Color influences perception and mood. Research from the University of British Columbia (2009) linked blue to calmness and creative thinking, while red heightened alertness and detail-oriented focus. On long walks where attention drifts and internal dialogue accompanies every kilometre, color can subtly shape that mental landscape.

Associations vary culturally: in English, “blue” may imply melancholy, while in parts of East and Southeast Asia it conveys peace and renewal. These associations often operate beneath conscious awareness.

Maria, a Spanish psychotherapist who recommends walking to her clients, gravitates toward blue without planning to. “I noticed I was calmer in it. Then I read the research and understood why,” she said. Others report the opposite: vivid colors during anxious periods may amplify tension. One walker described sending home a bright red sweater because it seemed to heighten her restlessness; she replaced it with soft sage green and felt noticeably more at ease.

The quiet advantage of neutrals

Neutral palettes—beige, grey, muted greens, subdued blues—also shape social experience. Studies on aesthetic perception suggest that striking colors draw attention, while neutrals allow a person to recede when needed. On busy routes where dozens of brief interactions occur each day, the ability to modulate visibility can matter.

Elena, who walked the Camino del Norte alone, noticed a marked difference. “In bright colors, people approached me constantly. When I switched to greys and beiges, I had more uninterrupted time. I blended into the landscape rather than standing out.”

Japanese aesthetics offer a useful parallel: the concept of shibui describes subtle, understated beauty. Many walkers in Japan embody this through restrained palettes—visible enough for safety, quiet enough for contemplation.

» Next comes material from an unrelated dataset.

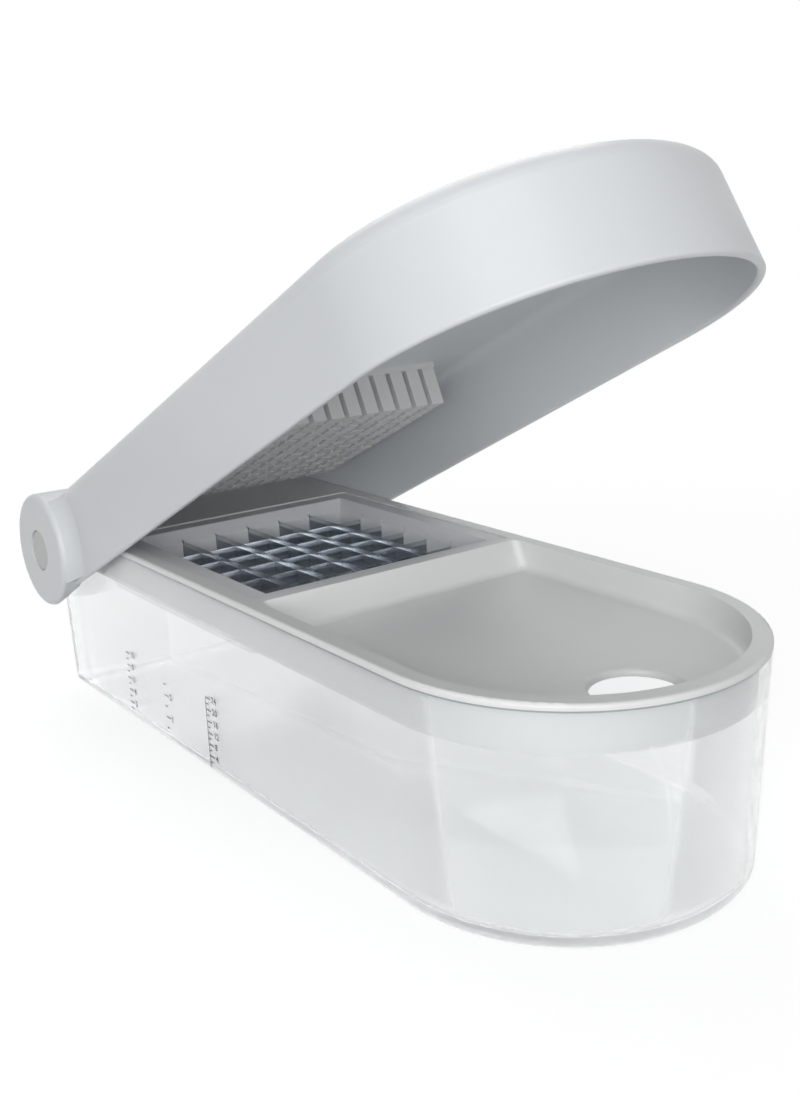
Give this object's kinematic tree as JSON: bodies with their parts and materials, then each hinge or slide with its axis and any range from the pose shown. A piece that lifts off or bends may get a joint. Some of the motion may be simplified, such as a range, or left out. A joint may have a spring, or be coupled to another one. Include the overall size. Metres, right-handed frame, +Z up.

When culture colors the path

Color traditions vary by route. The Camino de Santiago displays a global mixture: fluorescent technical gear, earth-toned fleeces, patterned shawls, ultralight minimalism. Shikoku’s pilgrimage in Japan, by contrast, features near-universal white. The color symbolizes purification, ego-shedding, and renewal within the tradition surrounding the route. For many international walkers, this uniform becomes a marker of intention rather than identity.

In the Himalayas, deep reds and browns appear frequently, reflecting monastic textiles and regional norms. On India’s Char Dham routes, saffron carries longstanding cultural associations with renunciation and discipline. These choices arose from climate, local materials, and social codes rather than symbolism alone, yet their presence shapes the visual culture of each route.

Color and insects

Recent research on mosquito behavior shows that these insects use visual cues and are drawn strongly to dark colors—especially black, navy, and red. Light colors such as white, beige, and soft greys reduce visual contrast and attract fewer insects. Walkers in humid regions often discover this empirically. One woman referred to her black trousers as “mosquito magnets” before switching to light grey and noticing a modest but welcome difference.

Laundry reality

Practicality ultimately governs most packing decisions. On long routes, laundry happens in hostel sinks, with clothing drying from backpacks while walking. Light colors reveal dust, sweat, and mud; dark colors conceal stains but trap heat. Mid-toned shades—muted blues, greys, taupe, sage, dusty purples—strike a useful balance: cool enough for sun, forgiving with dirt, visually unobtrusive.

The ease of not matching

Extended walking often reduces concern about appearance. Many walkers wear whatever is clean, dry, or available in donation boxes. A German engineer in a fluorescent safety vest layered over a faded band shirt; an Italian grandmother in purple trousers and an orange scarf. On foot, function eclipses coordination.

Rachele, a marketing executive from Milan, described the shift: “For the first time in my adult life, I dressed purely for utility. It was unexpectedly liberating.” Many echo this sense of relief when the usual calculations of presentation fall away.

A practical color guide for walkers
  • Heat management: white, cream, pale grey, light blue
  • Psychological balance: muted blues and greens; avoid bright reds/oranges if already anxious
  • Visibility: fluorescent yellow, orange, lime green
  • Mosquito-prone areas: light shades—white, beige, pale grey
  • Dirt management: mid-tones—grey, taupe, sage, dusty colors
  • Cultural context: white (Shikoku), earth tones (European routes), saffron/red (Himalayan and Indian contexts)

The essential principle

The most effective color is the one that keeps you safe, comfortable, and willing to step outside each morning. Research, tradition, and anecdote offer guidance, but individual preference ultimately shapes the experience. Clothing does not define the walk, yet it quietly influences how each person moves through landscape, climate, and community.